F.N.H. : Existe-t-il des opportunités pour les entreprises exportatrices marocaines de tirer parti du MACF pour améliorer leur compétitivité et leur durabilité ?
L. J-H. : Ce raisonnement est sûrement contre-intuitif, mais la taxe carbone européenne est une chance pour le Maroc : le Royaume peut en tirer de nombreux avantages grâce à son énorme potentiel ! Les entreprises doivent avant tout saisir cette opportunité pour faire de leur décarbonation un levier d’attractivité et de compétitivité, tout en renforçant leurs stratégies d’exportation. Ce dispositif doit également inciter le Maroc à décarboner son économie, ce qui va permettre de renforcer sa croissance économique, son attractivité, et donc sa souveraineté. Ces changements profonds vont créer des emplois tout au long de la chaîne de valeur et favoriser le développement économique régional. Le Royaume pourrait même gagner des parts de marché et développer ses partenariats commerciaux en se positionnant comme un hub incontournable entre l’Afrique, le Moyen-Orient et l’Europe.
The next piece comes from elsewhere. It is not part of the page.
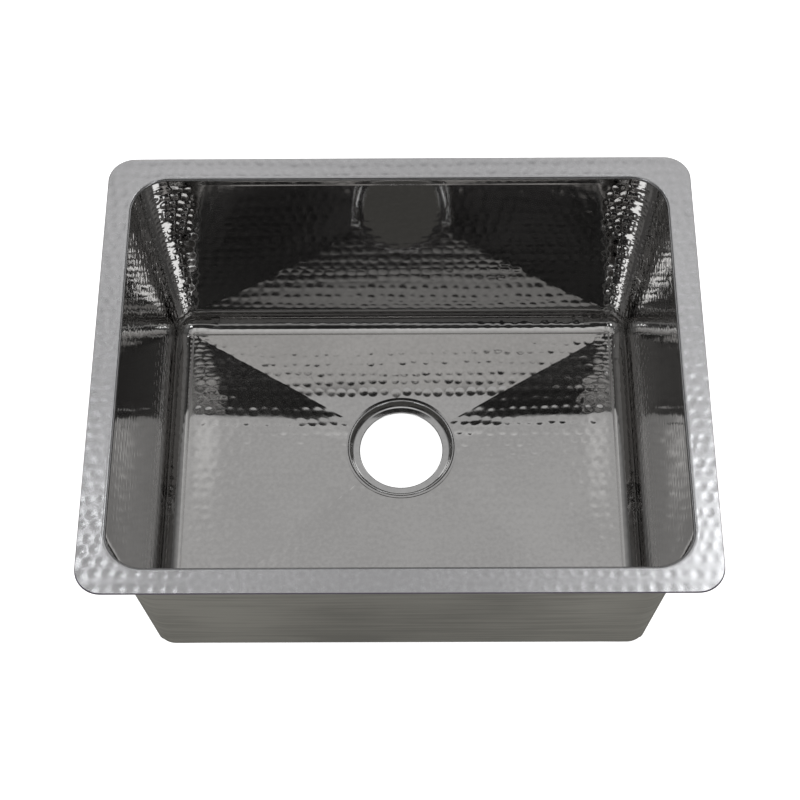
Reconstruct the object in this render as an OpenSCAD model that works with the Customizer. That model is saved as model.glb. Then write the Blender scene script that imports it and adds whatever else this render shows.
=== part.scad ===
// Undermount kitchen sink bowl, cut, folded and welded from hammered stainless steel sheet.
// Millimetres. X runs left to right, Y front to back, Z up.
// The origin lies below the middle of the rim, on the surface that the drain throat stands on.

/* [Rim] */
// Outside width of the rim, left to right
rim_w = 577; // [500:1:760]
// Outside depth of the rim, front to back
rim_d = 462; // [400:1:560]
// Radius of the rim's outer corners
rim_corner_r = 25; // [10:1:40]
// Width of the flat flange round the bowl opening
flange_w = 25; // [20:1:40]
// Radius on top of the fold where the flange turns down into the bowl
fold_r = 3; // [2.5:0.5:6]
// How far the folded lip reaches down into the bowl
lip_h = 9; // [7:1:16]

/* [Bowl] */
// Thickness of all the sheet
sheet = 1.5; // [1:0.1:2]
// Radius of the bowl opening's corners
opening_corner_r = 36; // [35:1:60]
// Height from the rim down to the floor's outer edge
bowl_depth = 256; // [180:1:300]
// How far each wall leans in on its way down
wall_lean = 17; // [8:1:18]
// Inside radius of the bend between wall and floor
cove_r = 16.5; // [8:0.5:17.5]

/* [Drain] */
// Inside diameter of the drain throat
outlet_d = 88.9; // [80:0.1:92]
// Outside diameter of the drain ring
ring_d = 115; // [110:1:130]
// Distance of the drain's centre behind the middle of the rim
drain_back = 35; // [0:1:60]
// Fall of the floor from its outer edge to the point that its four facets run to
floor_fall = 5.5; // [3:0.5:12]
// Depth of the flat seat below the ring's edge
seat_recess = 6.5; // [5:0.5:12]
// Width of the flat seat round the throat
seat_w = 6.5; // [4:0.5:7]
// Height of the throat below the seat
throat_h = 4; // [3:0.5:12]
// Radius of the rolled bead on the ring's edge
bead_r = 1.6; // [1:0.1:2]

/* [Weld seams] */
// Width of a weld seam between two sheets
seam_w = 2; // [1:0.1:3]
// Height of a seam's crown on the outside of the bowl
seam_crown = 0.6; // [0.2:0.1:1.5]

/* [Hidden] */
$fn = 96;

// Bowl opening, measured to the sharp edge where the flange's top and the walls' faces would meet
opening_w = rim_w - 2 * flange_w;
opening_d = rim_d - 2 * flange_w;
// The four corner axes, round which every corner of the bowl is turned
axis_x = opening_w / 2 - opening_corner_r;
axis_y = opening_d / 2 - opening_corner_r;

// Heights
throat_r = outlet_d / 2;
ring_r = ring_d / 2;
pan_hole_r = ring_r + seam_w;
lean_angle = atan(wall_lean / bowl_depth);
// Floor's outer corner radius where the bend ends and the seam begins
cove_reach = cove_r * tan(45 - lean_angle / 2);
cove_end_r = opening_corner_r - wall_lean - cove_reach;
pan_corner_r = cove_end_r - seam_w;
pan_half_w = axis_x + pan_corner_r;
pan_half_d = axis_y + pan_corner_r;
// Runs of the four floor facets, from the floor's edge to the drain's centre
side_run = pan_half_w;
back_run = pan_half_d - drain_back;
front_run = pan_half_d + drain_back;
// The floor's heights above the facets' lowest point, where the drain ring is welded in
edge_rise = floor_fall * pan_hole_r / side_run;
top_rise = floor_fall * pan_hole_r / back_run;
low_rise = floor_fall * pan_hole_r / norm([side_run, back_run]);
point_z = throat_h + seat_recess - edge_rise;
ring_edge_z = point_z + edge_rise;
seat_z = ring_edge_z - seat_recess;
floor_z = point_z + floor_fall;
rim_z = floor_z + bowl_depth;
// Larger than the whole sink, for the cutting blocks
reach = rim_w + rim_d + rim_z;
// Distance that one shape runs past the face of another, where it cuts it or joins it
past = 1;

steel_bright = "silver";
steel_satin = "lightgray";
steel_weld = "darkgray";

// Steps in which a bend of the sheet is drawn
bend_steps = 10;
// Points along an arc, from one angle to another
function arc(centre, r, from, to) =
    [for (i = [0:bend_steps]) let (t = from + (to - from) * i / bend_steps) centre + r * [cos(t), sin(t)]];
function backwards(points) = [for (i = [len(points) - 1:-1:0]) points[i]];

// The wall in the plane through a corner axis: its inner face's radius at a depth below the rim,
// and the point that lies square to that face by a distance
function wall_r(depth) = opening_corner_r - wall_lean * depth / bowl_depth;
function wall_point(depth, out) = [wall_r(depth) + out * cos(lean_angle), -depth - out * sin(lean_angle)];

// A face of the wall: it goes down from the seam under the lip and bends inwards to meet the floor
cove_centre = [cove_end_r, cove_r - bowl_depth];
function wall_face(out) =
    concat([wall_point(lip_h + seam_w, out)], arc(cove_centre, cove_r + out, -lean_angle, -90));

module wall_profile(thick) {
    polygon(concat(wall_face(0), backwards(wall_face(thick))));
}

// A face of the flange's fold: it starts a little way inside the flat flange, bends down into the bowl
// and ends in a short lip
fold_centre = [wall_r(fold_r) + fold_r / cos(lean_angle), -fold_r];
fold_end_r = fold_centre[0];
function fold_face(out) = concat(
    [[fold_end_r + past, -out]],
    arc(fold_centre, fold_r - out, 90, 180 - lean_angle),
    [wall_point(lip_h, out)]
);

module fold_profile() {
    polygon(concat(fold_face(0), backwards(fold_face(sheet))));
}

module rim_seam_profile() {
    thick = sheet + seam_crown;
    below = lip_h + seam_w;
    polygon([
        wall_point(lip_h, 0), wall_point(lip_h, thick),
        wall_point(below, thick), wall_point(below, 0)
    ]);
}

// The four sides, in the order in which quarter turns bring the back round to them
SIDES = ["back", "left", "front", "right"];
// Turn from the back to a side
function turn_to(side) = 90 * search([side], SIDES)[0];
// Half the length of a side's straight stretch, and how far out its line of corner axes lies
function side_half(side) = side == "back" || side == "front" ? axis_x : axis_y;
function side_out(side) = side == "back" || side == "front" ? axis_y : axis_x;

// Straight stretch of one side: a profile's radius is measured from the line between the corner axes
module straight_side(side) {
    rotate([0, 0, turn_to(side)])
        translate([-side_half(side), side_out(side), rim_z])
            rotate([90, 0, 90])
                linear_extrude(height = 2 * side_half(side)) children();
}

// Whole corner at one end of a side: the one it shares with the next side, or else the one before
module full_corner(side, next = true) {
    rotate([0, 0, turn_to(side)])
        translate([next ? -side_half(side) : side_half(side), side_out(side), rim_z])
            rotate([0, 0, next ? 90 : 0])
                rotate_extrude(angle = 90) children();
}

// Slot for the weld seam where a side meets the next one, across the middle of the corner
module corner_slot(side) {
    rotate([0, 0, turn_to(side)])
        translate([-side_half(side), side_out(side), -past])
            rotate([0, 0, 135])
                translate([0, -seam_w / 2, 0])
                    cube([reach, seam_w, reach]);
}

// Block that holds one side with half of each corner, cut at 45 degrees and clear of the seams' slots
module mitred_block(side) {
    end_x = side_half(side) - seam_w / sqrt(2);
    rotate([0, 0, turn_to(side)])
        translate([0, side_out(side), 0])
            linear_extrude(height = reach)
                polygon([[-end_x, 0], [end_x, 0], [end_x + reach, reach], [-end_x - reach, reach]]);
}

module wall(side) {
    color(steel_bright)
        intersection() {
            union() {
                straight_side(side) wall_profile(sheet);
                full_corner(side) wall_profile(sheet);
                full_corner(side, next = false) wall_profile(sheet);
            }
            mitred_block(side);
        }
}

// Weld seam down the corner between a side and the next one, flush inside and crowned outside
module corner_seam(side) {
    color(steel_weld)
        intersection() {
            full_corner(side) wall_profile(sheet + seam_crown);
            corner_slot(side);
        }
}

// A profile carried all the way round the bowl
module round_the_bowl() {
    for (side = SIDES) {
        straight_side(side) children();
        full_corner(side) children();
    }
}

// Plate with rounded corners, in the plane of the rim
module rounded_plate(w, d, r) {
    square([w - 2 * r, d], center = true);
    square([w, d - 2 * r], center = true);
    for (x = [-1, 1], y = [-1, 1])
        translate([x * (w / 2 - r), y * (d / 2 - r)])
            circle(r = r);
}

module rim_flange() {
    color(steel_satin) {
        translate([0, 0, rim_z - sheet])
            linear_extrude(height = sheet)
                difference() {
                    rounded_plate(rim_w, rim_d, rim_corner_r);
                    rounded_plate(2 * (axis_x + fold_end_r), 2 * (axis_y + fold_end_r), fold_end_r);
                }
        round_the_bowl() fold_profile();
    }
}

module rim_seam() {
    color(steel_weld)
        round_the_bowl() rim_seam_profile();
}

// Space above one floor facet that rises towards a side, and above all four of them
module above_facet(side, run) {
    rotate([0, 0, turn_to(side)])
        rotate([atan(floor_fall / run), 0, 0])
            translate([-reach, -reach, 0])
                cube([2 * reach, 2 * reach, reach]);
}

module above_facets(drop) {
    translate([0, drain_back, point_z - drop])
        intersection() {
            above_facet("back", back_run);
            above_facet("left", side_run);
            above_facet("front", front_run);
            above_facet("right", side_run);
        }
}

module floor_pan() {
    color(steel_bright)
        difference() {
            intersection() {
                translate([0, 0, point_z - sheet - past])
                    linear_extrude(height = floor_fall + sheet + 2 * past)
                        rounded_plate(2 * pan_half_w, 2 * pan_half_d, pan_corner_r);
                above_facets(sheet);
            }
            above_facets(0);
            translate([0, drain_back, 0])
                cylinder(h = rim_z, r = pan_hole_r);
        }
}

// Weld seam round the floor, flush inside and crowned below
module floor_seam() {
    color(steel_weld)
        round_the_bowl()
            translate([pan_corner_r, -bowl_depth - sheet - seam_crown])
                square([seam_w, sheet + seam_crown]);
}

// Drain ring: rolled edge, sloping side, flat seat and straight throat, turned from one pressed sheet
module drain_profile() {
    seat_r = throat_r + seat_w;
    edge_in = ring_r - 2 * bead_r;
    translate([edge_in, ring_edge_z - sheet])
        square([2 * bead_r, sheet]);
    translate([ring_r - bead_r, ring_edge_z - sheet + bead_r])
        circle(r = bead_r);
    polygon([
        [seat_r, seat_z], [seat_r, seat_z - sheet], [seat_r + sheet, seat_z - sheet],
        [edge_in + sheet, ring_edge_z - sheet], [edge_in + bead_r, ring_edge_z],
        [edge_in, ring_edge_z]
    ]);
    translate([throat_r, seat_z - sheet])
        square([seat_w, sheet]);
    translate([throat_r, seat_z - throat_h])
        square([sheet, throat_h]);
}

module drain_ring() {
    color(steel_bright)
        translate([0, drain_back, 0])
            rotate_extrude() drain_profile();
}

module drain_seam() {
    color(steel_weld)
        translate([0, drain_back, point_z + low_rise - sheet])
            rotate_extrude()
                translate([ring_r, 0])
                    square([seam_w, top_rise - low_rise + sheet]);
}

rim_flange();
rim_seam();
wall("front");  // front_wall
wall("back");  // back_wall
wall("left");  // left_wall
wall("right");  // right_wall
corner_seam("left");  // front_left_seam
corner_seam("front");  // front_right_seam
corner_seam("back");  // back_left_seam
corner_seam("right");  // back_right_seam
floor_pan();
floor_seam();
drain_ring();
drain_seam();
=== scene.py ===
from math import atan, cos, pi, radians, sin, tan

import bpy
import numpy as np
from mathutils import Matrix, Vector


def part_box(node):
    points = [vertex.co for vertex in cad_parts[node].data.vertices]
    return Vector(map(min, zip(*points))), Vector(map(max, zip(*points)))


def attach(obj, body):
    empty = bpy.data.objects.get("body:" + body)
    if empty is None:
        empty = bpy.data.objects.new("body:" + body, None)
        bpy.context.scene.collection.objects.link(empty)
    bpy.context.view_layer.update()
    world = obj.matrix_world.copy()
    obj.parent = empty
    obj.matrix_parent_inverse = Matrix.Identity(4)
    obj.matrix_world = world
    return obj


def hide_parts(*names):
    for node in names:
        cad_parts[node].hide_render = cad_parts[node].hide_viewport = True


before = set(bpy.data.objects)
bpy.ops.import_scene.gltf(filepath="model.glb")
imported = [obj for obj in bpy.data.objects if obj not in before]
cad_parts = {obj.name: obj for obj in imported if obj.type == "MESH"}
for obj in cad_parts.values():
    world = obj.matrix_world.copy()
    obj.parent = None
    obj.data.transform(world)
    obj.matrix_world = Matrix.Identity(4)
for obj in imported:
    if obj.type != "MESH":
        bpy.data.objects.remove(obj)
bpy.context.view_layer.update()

# Camera: it stands in front of the sink and well above it, and looks down into the bowl at about
# 63 degrees. Its height is measured from the top of the rim.
rim_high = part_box("rim_flange")[1]
rim_z = rim_high.z
camera_place = Vector((0.01158, -0.78922, rim_z + 1.4691))
look_down, look_left, roll_left = radians(62.986), radians(0.831), radians(0.968)
sensor_w = 36
picture_w = 800
focal_length_px = 1777.9

forward = Vector((-sin(look_left) * cos(look_down), cos(look_left) * cos(look_down), -sin(look_down)))
level_right = Vector((cos(look_left), sin(look_left), 0))
level_up = level_right.cross(forward)
right = cos(roll_left) * level_right - sin(roll_left) * level_up
up = sin(roll_left) * level_right + cos(roll_left) * level_up

bpy.ops.object.camera_add()
camera = bpy.context.object
camera.matrix_world = Matrix((
    (right.x, up.x, -forward.x, camera_place.x),
    (right.y, up.y, -forward.y, camera_place.y),
    (right.z, up.z, -forward.z, camera_place.z),
    (0, 0, 0, 1),
))
camera.data.sensor_width = sensor_w
camera.data.lens = sensor_w * focal_length_px / picture_w
bpy.context.scene.camera = camera
bpy.context.scene.view_settings.view_transform = "Standard"


# Studio: a white floor and surroundings, a lamp for the floor's soft shadow, painted shade of the floor
# under and round the sink as a dim glowing sheet, and over it a tent that only the metal sees, with a large
# white panel and black cloth beside it.
class Shade:
    """A socket of a material. Sums on it add Math nodes, and node() adds any other node."""

    def __init__(self, tree, socket=None):
        self.tree = tree
        self.socket = socket

    def node(self, kind, settings=None, sockets=None, out=0):
        made = self.tree.nodes.new("ShaderNode" + kind)
        for name, value in (settings or {}).items():
            if name == "stops":
                for stop in range(2, len(value)):
                    made.color_ramp.elements.new(1)
                for element, (place, grey) in zip(made.color_ramp.elements, value):
                    element.position = place
                    element.color = (grey, grey, grey, 1)
            else:
                setattr(made, name, value)
        for name, value in (sockets or {}).items():
            if isinstance(value, Shade):
                self.tree.links.new(value.socket, made.inputs[name])
            else:
                made.inputs[name].default_value = value
        return Shade(self.tree, made.outputs[out] if made.outputs else None)

    def sum(self, operation, first, second=0.0):
        return self.node("Math", {"operation": operation}, {0: first, 1: second})

    def __add__(self, other):
        return self.sum("ADD", self, other)

    def __sub__(self, other):
        return self.sum("SUBTRACT", self, other)

    def __rsub__(self, other):
        return self.sum("SUBTRACT", other, self)

    def __mul__(self, other):
        return self.sum("MULTIPLY", self, other)

    __radd__ = __add__
    __rmul__ = __mul__

    def size(self):
        return self.sum("ABSOLUTE", self)

    def rise(self, low, high):
        """0 below low, 1 above high, and a smooth rise between them."""
        ends = {"Value": self, "From Min": low, "From Max": high}
        return self.node("MapRange", {"interpolation_type": "SMOOTHSTEP"}, ends)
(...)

F.N.H. : Quel rôle les partenariats internationaux peuvent-ils jouer dans l'atténuation des défis posés par ce mécanisme ?
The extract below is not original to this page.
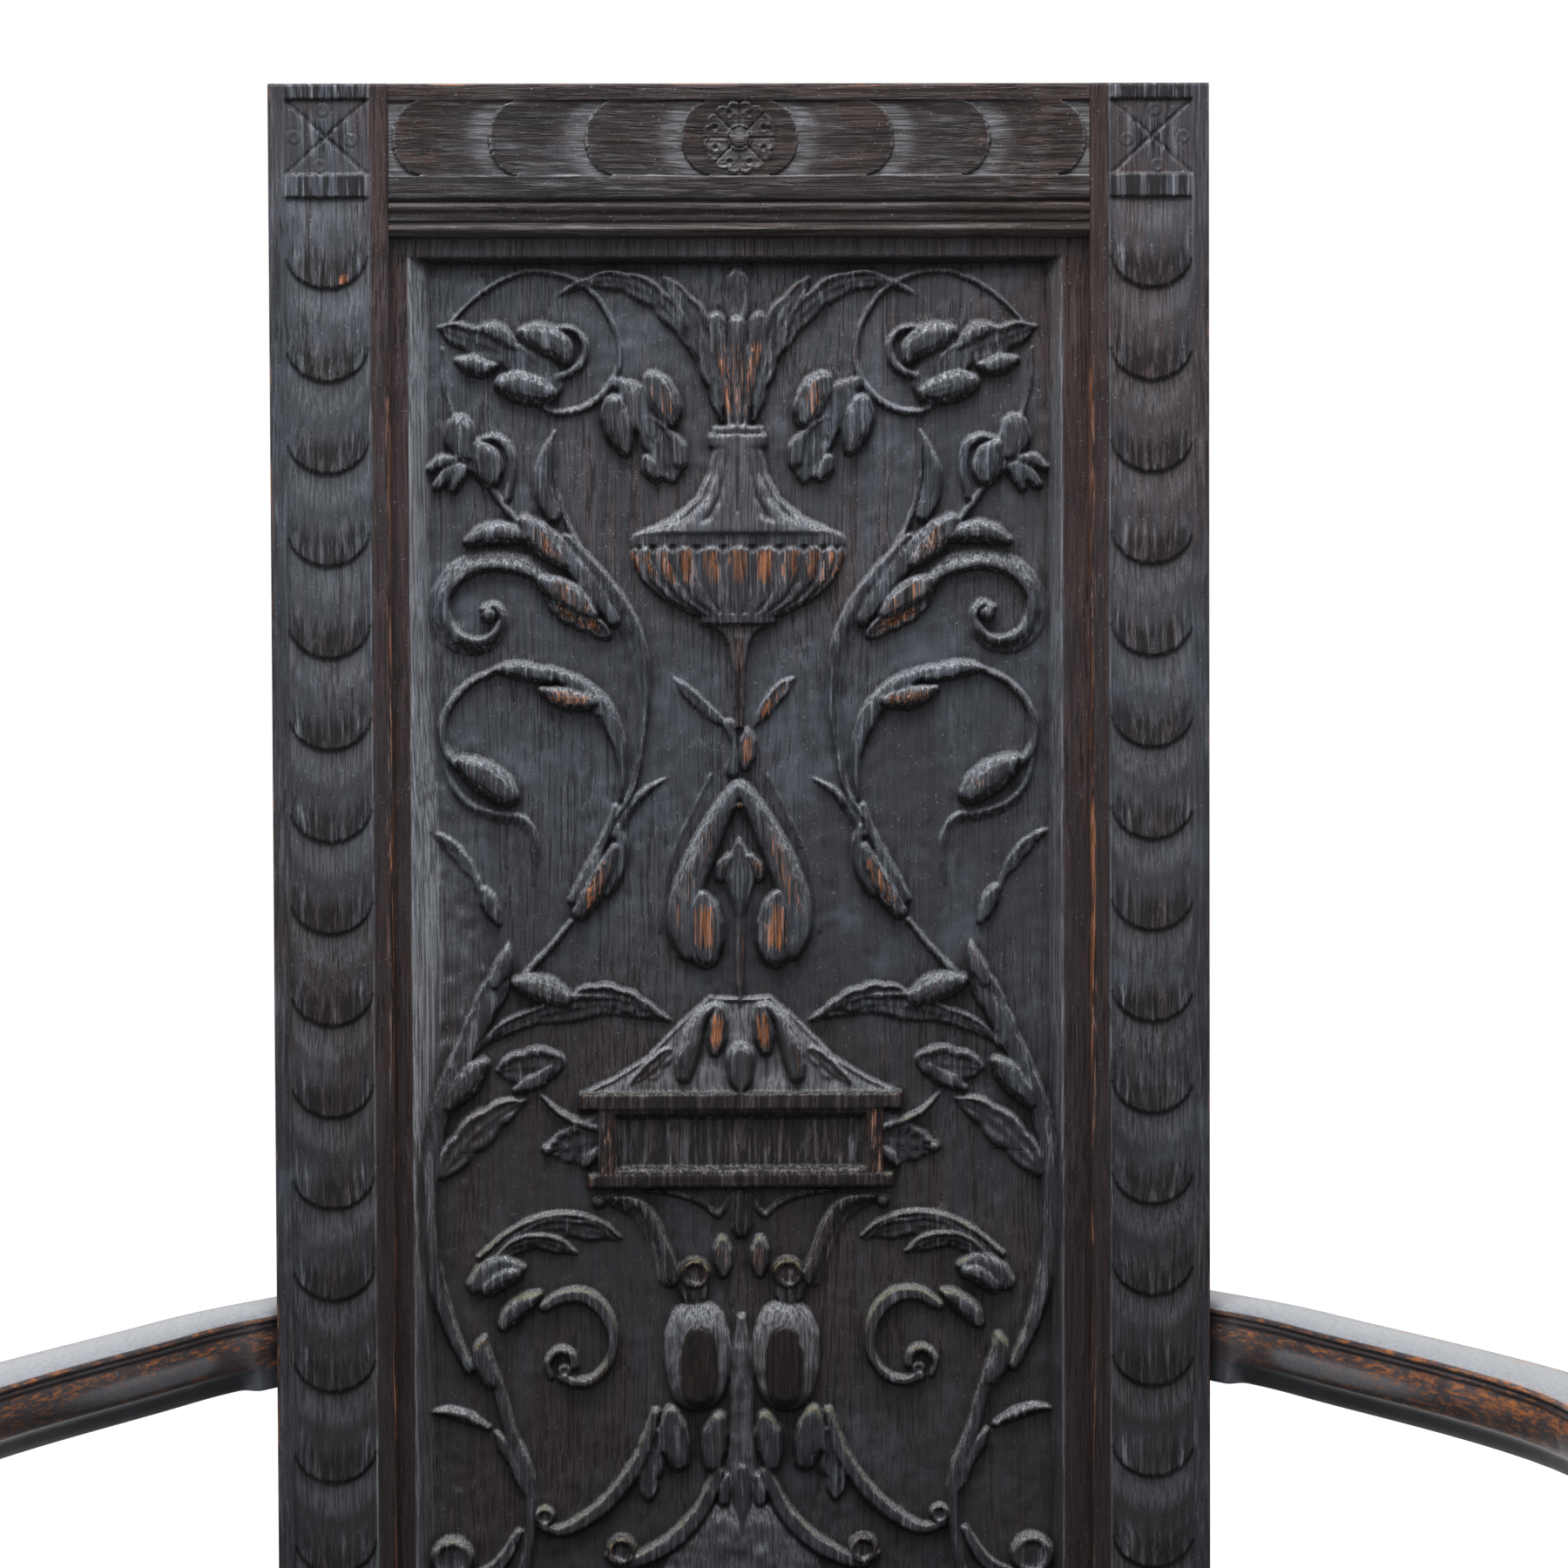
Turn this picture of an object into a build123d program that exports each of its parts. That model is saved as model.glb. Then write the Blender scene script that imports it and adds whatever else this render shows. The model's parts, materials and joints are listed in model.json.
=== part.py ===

L. J-H. : Les partenariats internationaux peuvent apporter un réel soutien dans le cadre des enjeux de décarbonation des entreprises exportatrices marocaines. Prenons l’exemple du Partenariat vert entre l’Union européenne et le Maroc, qui permet une coopération entre les deux parties afin d’atteindre les différents objectifs liés aux changements climatiques, au travers de discussions ou encore d’initiatives communes. Par la suite, ces réalisations viendront apporter un cadre et des ressources aux exportateurs et aux entrepreneurs marocains dans leur stratégie de décarbonation, et dans leurs réponses aux différents défis liés au MACF. Par ailleurs, il n’est pas impossible que le Maroc crée à terme son propre mécanisme d’ajustement carbone aux frontières.